Connor Haynes and Jordan Hallow

When Connor Haynes decided to pursue a degree in computer science, he never dreamed that he would one day be developing video games, let alone running his own company. Now a senior, Haynes celebrated the release of Perspectrum, a two-dimensional side-scrolling puzzle-platform game produced by his company, Proud Mom Games. 

Perspectrum was released in August by Vandalia Softworks, a Morgantown-based interactive entertainment publishing company owned by Jordan Hallow, a WVU alumnus with a bachelor’s degree in entrepreneurship and innovation and a minor in computer science. 

“I didn’t even come here with the intent to learn how to make games,” said Haynes, a Cross Lanes native. “I joined the WVU Game Developers Club my freshman year. When I first showed up I realized that the members weren’t experts or anything, yet they were still making games. After learning a few skills from them I found that I really enjoyed it.”

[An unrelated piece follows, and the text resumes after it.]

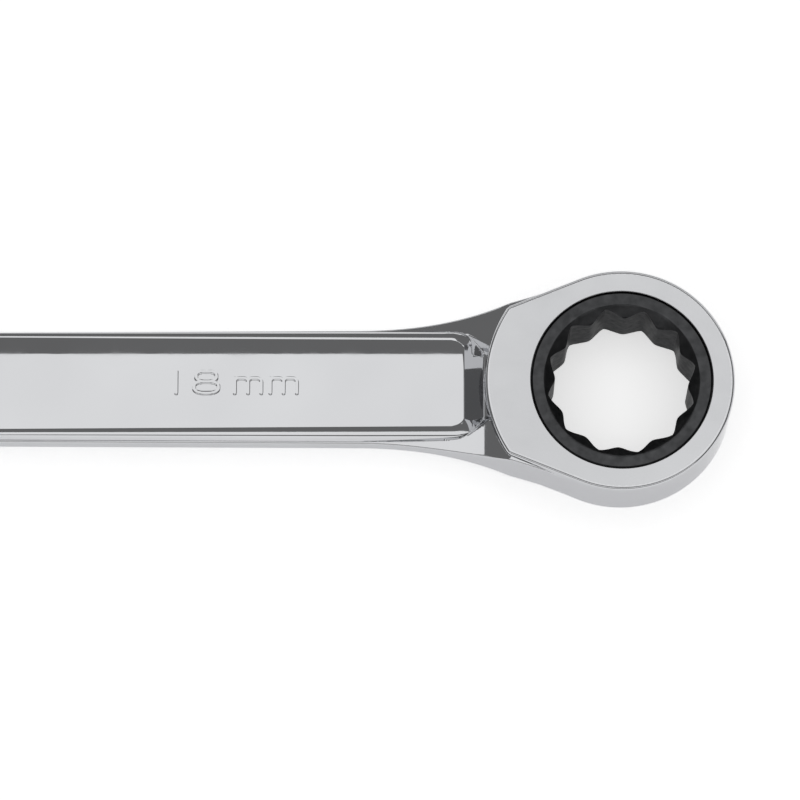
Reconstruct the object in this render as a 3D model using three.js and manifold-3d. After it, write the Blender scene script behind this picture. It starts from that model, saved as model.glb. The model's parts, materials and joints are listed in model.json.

Finding balance between working on the video game and his engineering studies was not always easy. Being a self-taught programmer certainly came with added challenges but also some unexpected benefits.

“One major challenge of developing a game as a student is that you most likely don’t know how to do all the things you set out to do,” explained Haynes. “I learned a whole lot while programming Perspectrum and was surprised when many of the things I taught myself wound up being taught later in class. It definitely gave me a leg up in my classes.”